Des pics de phyto à l’automne et au printemps en grandes cultures

La présence de pesticides dans l’air suit une certaine saisonnalité en lien avec les pratiques agricoles. On en mesure les plus grandes quantités au moment des traitements phyto.

À l’automne, les herbicides constituent la grande part de ces phytos dans l’air, à cause des traitements effectués sur céréales et colza. On retrouve certaines molécules comme la pendiméthaline, le prosulfocarbe…

Au début de printemps, le pic de présence des fongicides est imputable aux traitements sur céréales.

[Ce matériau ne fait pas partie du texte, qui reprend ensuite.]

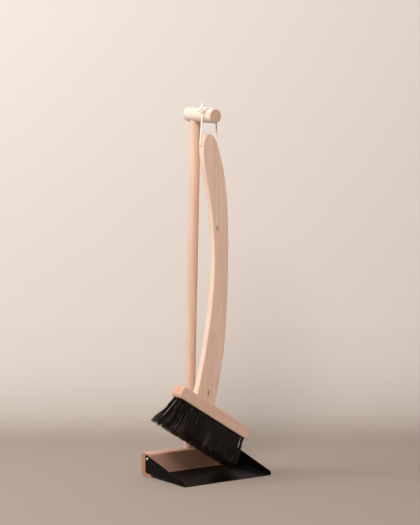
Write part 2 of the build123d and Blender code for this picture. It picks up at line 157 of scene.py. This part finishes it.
class Shader:
    """A node material that is built one node at a time."""

    def __init__(self, name):
        self.material = bpy.data.materials.new(name)
        self.material.use_nodes = True
        self.tree = self.material.node_tree
        self.tree.nodes.clear()
        self.surface = self.add("ShaderNodeBsdfPrincipled")
        self.output = self.add("ShaderNodeOutputMaterial")
        self.link(self.surface, 0, self.output, "Surface")

    def add(self, kind, **values):
        """A node; values that name one of its sockets set that socket, others set an attribute."""
        node = self.tree.nodes.new(kind)
        for key, value in values.items():
            title = key.replace("_", " ")
            if title in node.inputs:
                node.inputs[title].default_value = value
            else:
                setattr(node, key, value)
        return node

    def link(self, source, output, target, socket):
        self.tree.links.new(source.outputs[output], target.inputs[socket])

    def ramp(self, source, output, stops):
        """A colour ramp; stops are pairs of (place, colour)."""
        node = self.add("ShaderNodeValToRGB")
        elements = node.color_ramp.elements
        while len(elements) < len(stops):
            elements.new(0.5)
        for element, (place, colour) in zip(elements, stops):
            element.position = place
            element.color = (*colour, 1.0)
        self.link(source, output, node, "Fac")
        return node

    def multiply(self, first, second, share):
        """first's colour times second's, by the given share."""
        node = self.add("ShaderNodeMix", data_type="RGBA", blend_type="MULTIPLY")
        node.inputs[0].default_value = share
        self.link(first[0], first[1], node, MIX_FIRST)
        self.link(second[0], second[1], node, MIX_SECOND)
        return node

    def bump(self, height, output, strength, distance):
        node = self.add("ShaderNodeBump", Strength=strength, Distance=distance)
        self.link(height, output, node, "Height")
        self.link(node, "Normal", self.surface, "Normal")

    def noise(self, source, output, scale, detail, roughness=0.5):
        """A noise texture at the places that the source gives."""
        node = self.add("ShaderNodeTexNoise", Scale=scale, Detail=detail, Roughness=roughness)
        self.link(source, output, node, "Vector")
        return node

    def stretch(self, source, scale):
        """The source's places, scaled; a small number draws a pattern out along that axis."""
        node = self.add("ShaderNodeMapping", Scale=scale)
        self.link(source, 0, node, "Vector")
        return node


# --- Materials ----------------------------------------------------------------------------------

WHITE = grey(1.0)
WOOD_LIGHT = (0.84, 0.645, 0.535)
WOOD_DARK = (0.775, 0.565, 0.455)
WOOD_SPECULAR = 0.35

# The wood's layers: how each is stretched (its grain runs along Z), its noise and its tones
BAND_STRETCH = (1.0, 1.0, 0.02)
BAND_NOISE = (150.0, 5.0, 0.6)
BAND_DARK_PLACE = 0.38
BAND_LIGHT_PLACE = 0.62
FIBRE_STRETCH = (1.0, 1.0, 0.03)
FIBRE_NOISE = (900.0, 4.0, 0.6)
FIBRE_TONES = [(0.32, (0.90, 0.87, 0.84)), (0.60, WHITE)]
FIBRE_ROUGHNESS = [(0.3, grey(0.62)), (0.7, grey(0.5))]
FIBRE_BUMP = (0.25, 0.00012)
FLECK_STRETCH = (1.0, 0.5, 0.12)
FLECK_NOISE = (1500.0, 1.0)
FLECK_TONES = [(0.28, (0.74, 0.63, 0.55)), (0.36, WHITE)]
FLECK_SHARE = 0.8
BROAD_NOISE = (9.0, 2.0)
BROAD_TONES = [(0.3, (0.95, 0.93, 0.91)), (0.7, WHITE)]
END_TONES = [(0.55, WHITE), (0.95, (0.80, 0.68, 0.58))]
PIN_STRETCH = (1.0, 1.0, 0.4)
PIN_TONES = [(0.0011, (0.30, 0.20, 0.14)), (0.0026, WHITE)]

# Rotations that bring the grain onto Z
UPRIGHT = (0.0, 0.0, 0.0)
ALONG_X = (0.0, math.radians(90.0), 0.0)
ALONG_Y = (math.radians(90.0), 0.0, 0.0)
ALONG_BLOCK = (0.0, math.radians(-90.0 - BLOCK_TILT), 0.0)

# Wooden nodes: the material's name, the grain's rotation, a shift of the pattern, and a tint; the
# pole's and the back block's tints hold painted shade
WOODEN_NODES = {
    # The pole's tint is partly the pole's own pinker tone and partly painted shade for its shaded side
    "pole": ("pole_wood", UPRIGHT, (0.31, 0.12, 0.0), (0.95, 0.91, 0.89)),
    "brush_handle": ("handle_wood", UPRIGHT, (0.07, 0.0, 0.0), WHITE),
    "crossbar": ("crossbar_wood", ALONG_Y, (0.0, 0.4, 0.0), (1.04, 1.13, 1.20)),
    # The back block's tint is painted shade: it darkens the whole block for the shade of the brush and
    # the pan's sides
    "back_block": ("back_wood_painted_shade", ALONG_X, (0.2, 0.0, 0.0), (0.66, 0.52, 0.47)),
    "brush_block": ("block_wood", ALONG_BLOCK, (0.5, 0.2, 0.0), (0.93, 0.87, 0.86)),
}

# The handle's two small dark knots, in (x, z) on its front face
HANDLE_PINS = [(0.0172, 0.5817), (-0.0080, 0.1991)]


def wood(name, turn, shift, tint, pins):
    """Pale beech. turn is the rotation that brings the grain onto Z; pins are small dark knots."""
    shader = Shader(name)
    coordinates = shader.add("ShaderNodeTexCoord")
    grain = shader.add("ShaderNodeMapping", Rotation=turn, Location=shift)
    shader.link(coordinates, "Object", grain, "Vector")
    fibres = shader.noise(shader.stretch(grain, FIBRE_STRETCH), 0, *FIBRE_NOISE)
    colour = wood_colour(shader, grain, fibres, tint)
    marks = [end_grain(shader, coordinates, turn)]
    marks.extend(pin_knot(shader, coordinates, pin) for pin in pins)
    for mark in marks:
        colour = shader.multiply((colour, MIX_RESULT), (mark, "Color"), 1.0)
    shader.link(colour, MIX_RESULT, shader.surface, "Base Color")
    rough = shader.ramp(fibres, "Fac", FIBRE_ROUGHNESS)
    shader.link(rough, "Color", shader.surface, "Roughness")
    shader.surface.inputs["Specular IOR Level"].default_value = WOOD_SPECULAR
    shader.bump(fibres, "Fac", *FIBRE_BUMP)
    return shader.material


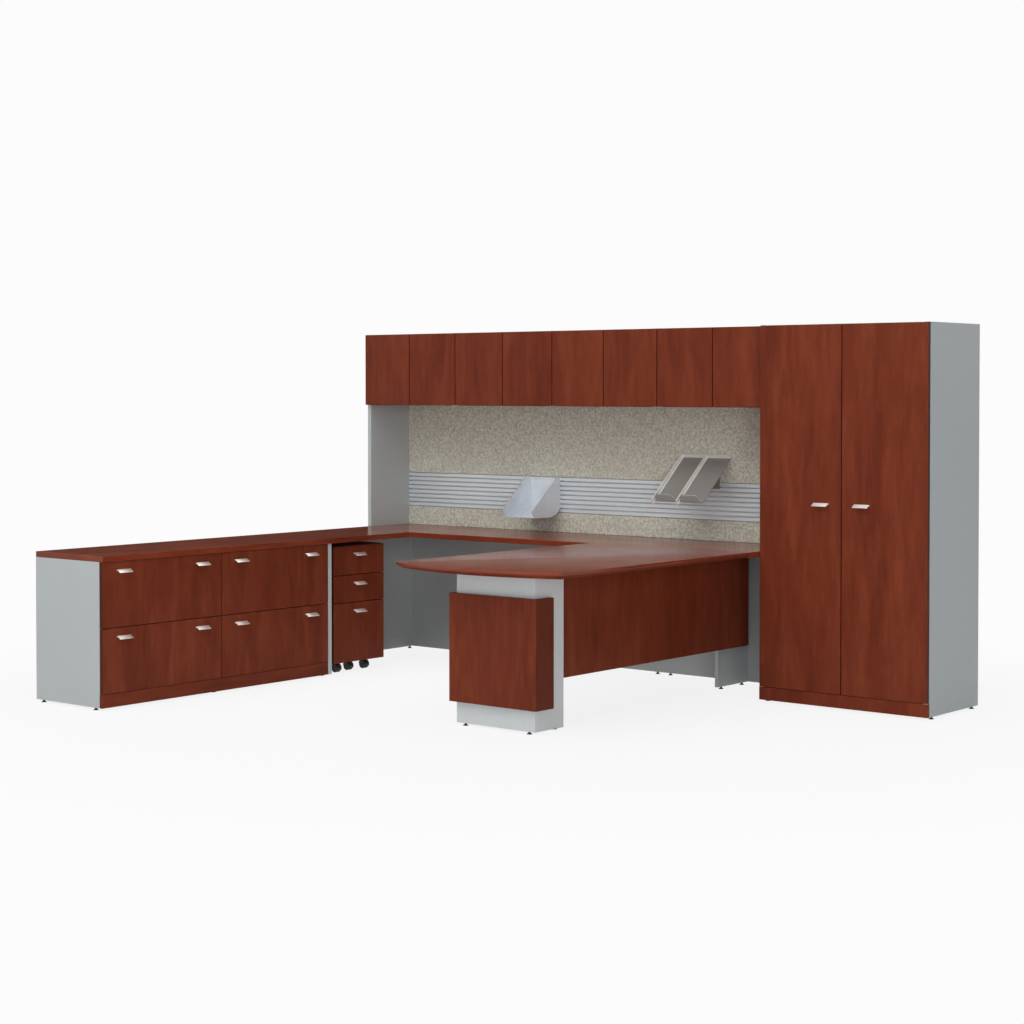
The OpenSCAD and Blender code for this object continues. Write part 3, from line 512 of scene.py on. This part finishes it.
# One finished piece: its faces are turned outwards and shaded smooth up to an angle, it rides on
# a body, and it stands for the CAD nodes that it replaces.
def addPiece(name, points, faces, material, body, replaced, smoothAngle=40):
    mesh = bpy.data.meshes.new(name)
    mesh.from_pydata(np.asarray(points).reshape(-1, 3).tolist(), [], faces)
    mesh.validate()
    shell = bmesh.new()
    shell.from_mesh(mesh)
    bmesh.ops.recalc_face_normals(shell, faces=shell.faces)
    shell.to_mesh(mesh)
    shell.free()
    mesh.materials.append(material)
    mesh.shade_smooth()
    mesh.set_sharp_from_angle(angle=math.radians(smoothAngle))
    item = bpy.data.objects.new(name, mesh)
    bpy.context.scene.collection.objects.link(item)
    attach(item, body)
    if replaced:
        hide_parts(*replaced)
    return item


# Round a polyline's corner: points on the quadratic curve from one side to the other, which
# start and end reach away from the corner.
def roundCorner(before, corner, after, reach, steps):
    before, corner, after = (np.asarray(p, float) for p in (before, corner, after))
    start = corner + (before - corner) / np.linalg.norm(before - corner) * reach
    end = corner + (after - corner) / np.linalg.norm(after - corner) * reach
    t = np.linspace(0, 1, steps)[:, None]
    return (1 - t) ** 2 * start + 2 * t * (1 - t) * corner + t ** 2 * end


# Peninsula worktop, whose three free edges are cut back below like a knife edge. Its four sides
# and both faces come from the CAD piece.
peninsulaValues = {"bow": 0.105, "band": 0.011, "setback": 0.026, "round": 0.0022, "lip": 0.001,
                   "arcSteps": 48, "roundSteps": 5, "smoothAngle": 30}


# The outline runs from the rear left corner along the left edge, the bow and the right edge to
# the rear; the bow is a circle's arc through both front corners. It is drawn in by a distance,
# and each distance makes one ring.
def peninsulaRings(values, low, high, inset, height):
    inset = inset[:, None]
    width = high[0] - low[0]
    radius = (width * width / 4 + values["bow"] ** 2) / (2 * values["bow"])
    reach = np.arcsin((width / 2 - inset) / (radius - inset))
    angle = reach * np.linspace(-1, 1, values["arcSteps"])
    rear = np.full_like(inset, high[1])
    x = np.hstack([low[0] + inset, (low[0] + high[0]) / 2 + (radius - inset) * np.sin(angle),
                   high[0] - inset])
    y = np.hstack([rear, low[1] + radius - (radius - inset) * np.cos(angle), rear])
    return np.stack([x, y, np.broadcast_to(height[:, None], x.shape)], -1)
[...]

On détecte des molécules comme l’époxiconazole, le chlorothalonil… De fin avril à mai, les herbicides font leur retour avec les traitements sur maïs, tournesol…

Les insecticides sont très peu présents, du fait d’une utilisation beaucoup plus faible que les autres produits.

Pas de réglementation en vue sur les phytos dans l’air

La réglementation n’impose pas de suivi de concentrations de pesticides dans l’air, ni de valeurs seuil au-delà desquelles des mesures pourraient être prises, au contraire d’autres polluants atmosphériques. À court terme, il n’existe pas de projet de réglementation en la matière, que ce soit en France ou en Europe. Il est vrai que la multiplicité des molécules phytosanitaires et leur large gamme de caractéristiques physico-chimiques ne rendent pas la chose aisée. Malgré tout, des mesures spécifiques de restriction d’usage ont déjà été prises pour certaines substances.

 

Faire le lien entre pratiques agricoles et pollution de l’air

Le projet Casdar intitulé RePP’Air est en passe de dévoiler ses premiers résultats. Démarré en 2017, il se termine après l’été. Sur sept sites d’étude en France, les produits phyto présents dans l’air ont été analysés selon un protocole commun pour rendre les résultats exploitables. Sur un rayon d’un kilomètre autour de chaque site, les pratiques des agriculteurs ont été recueillies. Le but : faire le lien entre ces pratiques et la qualité de l’air. Un guide des bonnes pratiques est en cours de rédaction. Un indicateur estimant le risque de transfert de phyto dans l’air est en cours de mise au point : I-Phy Air. Le projet fera l’objet d’une restitution le 14 octobre à l’APCA à Paris.